You might think voters’ political leanings would be the primary influence on how they cast their ballots, and past studies would back you up. But when University of Florida researchers looked at the 2016 presidential election, another factor emerged as a strong predictor: sexism.
In a study published in the journal Group Processes and Intergroup Relations, UF psychologists found that in the contest between Donald Trump and Hillary Clinton, voters’ choices were strongly linked to hostile attitudes toward women. On the Project Implicit website, participants answered questions on their political beliefs, attitudes toward women and their feelings about Clinton and Trump.
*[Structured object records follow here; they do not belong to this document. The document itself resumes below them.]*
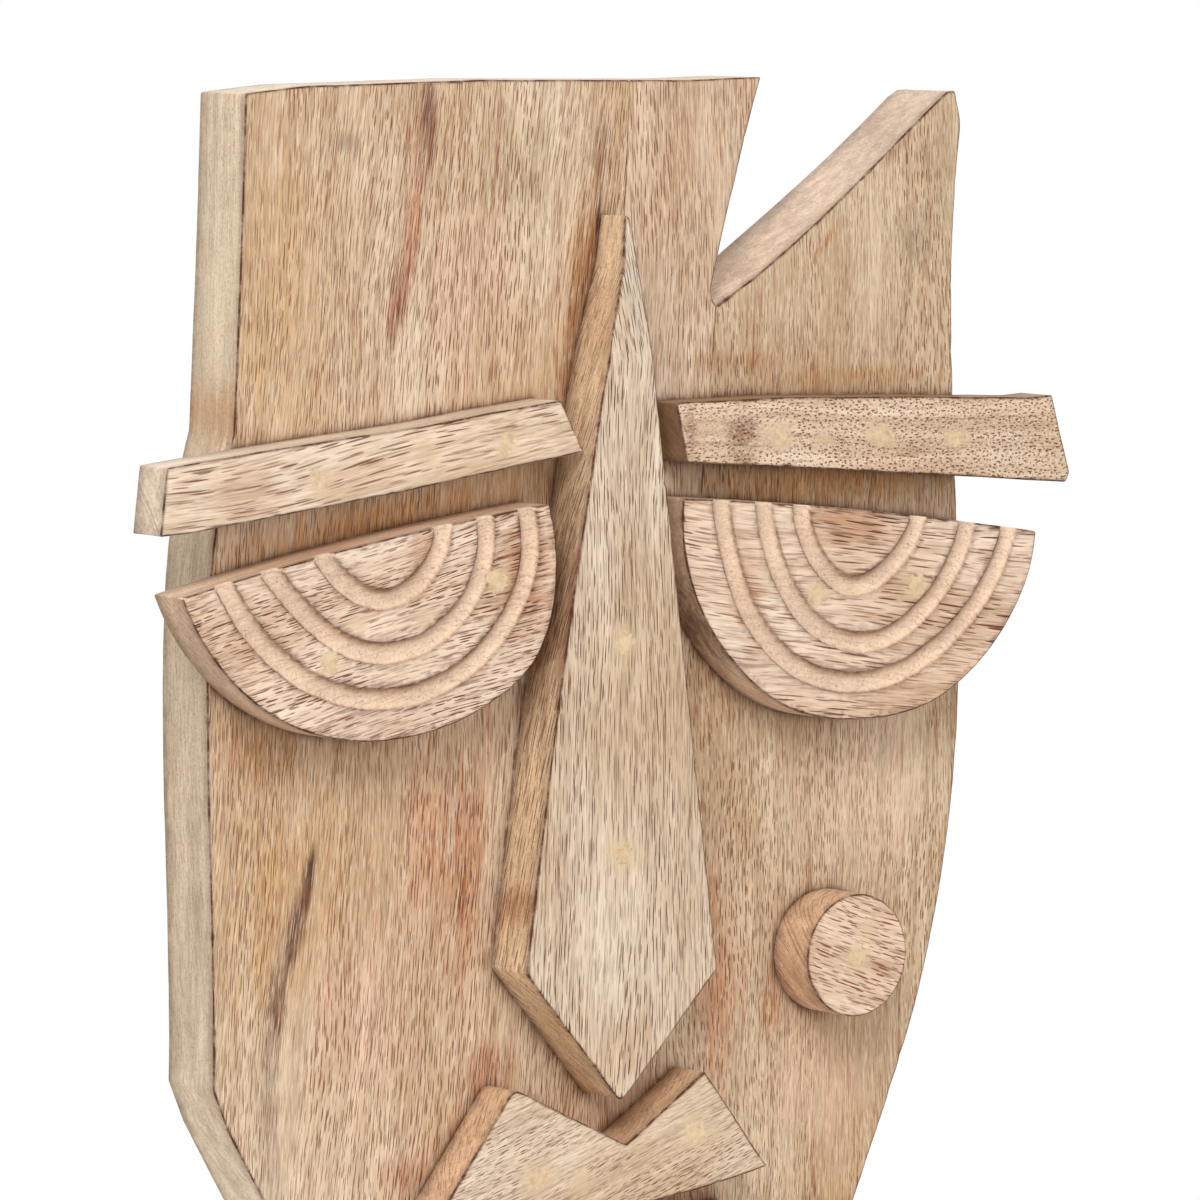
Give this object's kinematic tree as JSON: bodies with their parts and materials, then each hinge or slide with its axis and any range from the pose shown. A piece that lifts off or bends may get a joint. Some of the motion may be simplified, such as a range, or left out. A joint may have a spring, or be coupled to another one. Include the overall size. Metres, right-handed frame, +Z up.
{
  "type": "carved wooden mask",
  "caption": "Abstract wall mask of edge-glued pale boards with screwed-on carved brows, grooved half-disc eyes, kite nose, lips and cheek disc, hung by a swinging ring.",
  "frame": {"origin": "where the wall hook bears: X=0 and Z=0 at the inside top of the raised hanger ring, Y=0 in the wall plane that the bumpers touch", "axes": "+Z up, +Y into the wall, -Y the way the face looks, +X to the viewer's right"},
  "size_m": [0.3277, 0.0488, 0.4004],
  "materials": {
    "board_wood": "sanded and limed, matt",
    "feature_wood": "sanded, matt",
    "dowel_wood": "raw",
    "filler_putty": "matt",
    "screw_steel": "zinc plated",
    "hanger_steel": "nickel plated",
    "bumper_rubber": "matt"
  },
  "bodies": {
    "mask": {"board_left": "board_wood", "board_middle": "board_wood", "board_right": "board_wood", "brow_left": "feature_wood", "brow_right": "feature_wood", "eye_left": "feature_wood", "eye_right": "feature_wood", "nose": "feature_wood", "cheek_disc": "feature_wood", "upper_lip": "feature_wood", "lower_lip": "feature_wood", "dowels_left_joint": "dowel_wood", "dowels_right_joint": "dowel_wood", "brow_fillers": "filler_putty", "brow_screws": "screw_steel", "eye_fillers": "filler_putty", "eye_screws": "screw_steel", "nose_fillers": "filler_putty", "nose_screws": "screw_steel", "cheek_fillers": "filler_putty", "cheek_screws": "screw_steel", "lip_fillers": "filler_putty", "lip_screws": "screw_steel", "hanger_strap": "hanger_steel", "hanger_screws": "hanger_steel", "wall_bumpers": "bumper_rubber"},
    "ring": {"hanger_ring": "hanger_steel"}
  },
  "joints": [
    {"name": "hanger_ring_swing", "type": "hinge", "parent": "mask", "child": "ring", "pos_m": [0, -0.00298, -0.01296], "axis": [-1, 0, 0], "range_deg": [0, 180]}
  ]
}
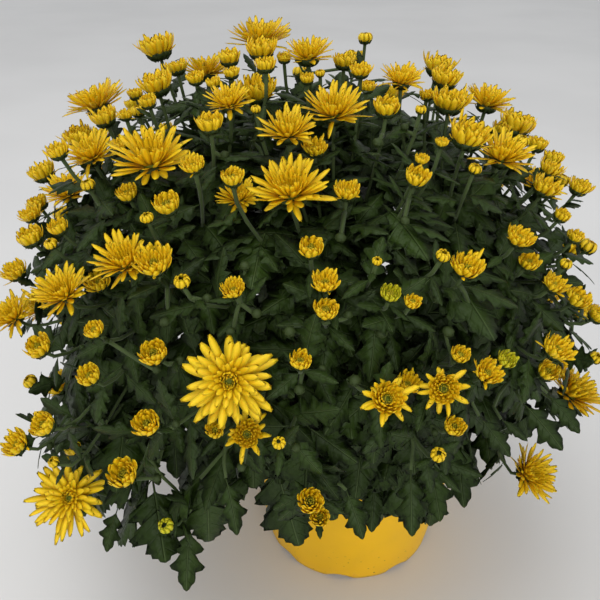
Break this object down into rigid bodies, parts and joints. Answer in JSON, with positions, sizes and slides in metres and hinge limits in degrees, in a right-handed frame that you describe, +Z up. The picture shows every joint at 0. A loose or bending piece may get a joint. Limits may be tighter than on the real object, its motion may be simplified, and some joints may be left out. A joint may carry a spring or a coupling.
{
  "type": "pot chrysanthemum",
  "caption": "Bushy dome of dark lobed leaves and yellow daisy-like flower heads, open, half open and in bud, in a round tapering plastic pot.",
  "frame": {"origin": "centre of the pot's foot, on the surface that it stands on", "axes": "+Z up along the pot's axis; the pictured side faces -Y, with +X to its right"},
  "size_m": [0.4369, 0.4127, 0.4108],
  "materials": {
    "pot": "smooth moulded plastic with a slight sheen",
    "soil": "moist potting soil of peat and bark",
    "foliage": "matt dark green leaves and stems",
    "petals": "soft satin petals"
  },
  "bodies": {
    "root": {"pot": "pot", "soil": "soil", "leafy_stem_1": "foliage", "leafy_stem_2": "foliage", "leafy_stem_3": "foliage", "leafy_stem_4": "foliage", "leafy_stem_5": "foliage", "leafy_stem_6": "foliage", "leafy_stem_7": "foliage", "flower_head_01": "petals", "flower_head_02": "petals", "flower_head_03": "petals", "flower_head_04": "petals", "flower_head_05": "petals", "flower_head_06": "petals", "flower_head_07": "petals", "flower_head_08": "petals", "flower_head_09": "petals", "flower_head_10": "petals", "flower_head_11": "petals", "flower_head_12": "petals", "flower_head_13": "petals", "flower_head_14": "petals", "flower_head_15": "petals", "flower_head_16": "petals", "flower_head_17": "petals", "flower_head_18": "petals", "flower_head_19": "petals", "flower_head_20": "petals", "flower_head_21": "petals", "flower_head_22": "petals", "flower_head_23": "petals", "flower_head_24": "petals", "flower_head_25": "petals", "flower_head_26": "petals", "flower_head_27": "petals", "flower_head_28": "petals", "flower_head_29": "petals", "flower_head_30": "petals", "flower_head_31": "petals", "flower_head_32": "petals", "flower_head_33": "petals", "flower_head_34": "petals", "flower_head_35": "petals", "flower_head_36": "petals", "flower_head_37": "petals", "flower_head_38": "petals", "flower_head_39": "petals", "flower_head_40": "petals", "flower_head_41": "petals", "flower_head_42": "petals", "flower_head_43": "petals", "flower_head_44": "petals", "flower_head_45": "petals", "flower_head_46": "petals", "flower_head_47": "petals", "flower_head_48": "petals", "flower_head_49": "petals", "flower_head_50": "petals"}
  },
  "joints": []
}
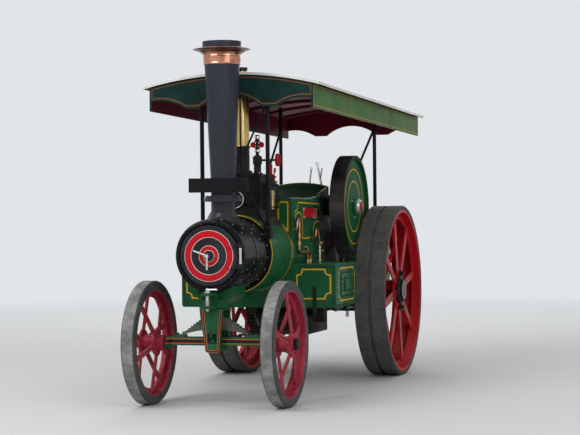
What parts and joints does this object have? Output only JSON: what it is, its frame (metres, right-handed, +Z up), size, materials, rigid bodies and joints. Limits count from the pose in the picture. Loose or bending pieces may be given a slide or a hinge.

Even after the researchers controlled for voters’ political ideologies, study participants who showed higher levels of sexism were more positive toward Trump and less positive toward Clinton. More-sexist participants also showed a greater intention to vote for Trump in responses collected before the election and a higher likelihood of having voted for Trump in responses collected afterward.
The effect of sexism remained when researchers controlled for participants’ gender, for attitudes toward racial and cultural minorities, and for attitudes toward whites.
“I don’t know how willing people are to realize or admit the role sexism might play in their behavior,” said Liz Redford, a UF doctoral candidate who co-authored the study with Project Implicit director and UF professor Kate Ratliff, Project Implicit researcher and UF professor Colin Smith, and UF graduate student John Conway. “Most Americans would probably like to think that sexism is not a big factor in their voting choices, but this forces us to consider whether political decisions are impacted by that.”
It’s unclear whether the predictive role of sexism the researchers observed is specific to preferences for Clinton versus Trump, or would apply to any election involving female and male candidates. Redford hopes future research can determine whether the correlation applies to state and local contests, as well.
“Even among those with politically liberal leanings, voters’ antagonistic views of women could be a liability to women — and an asset to men — running for office,” the authors wrote.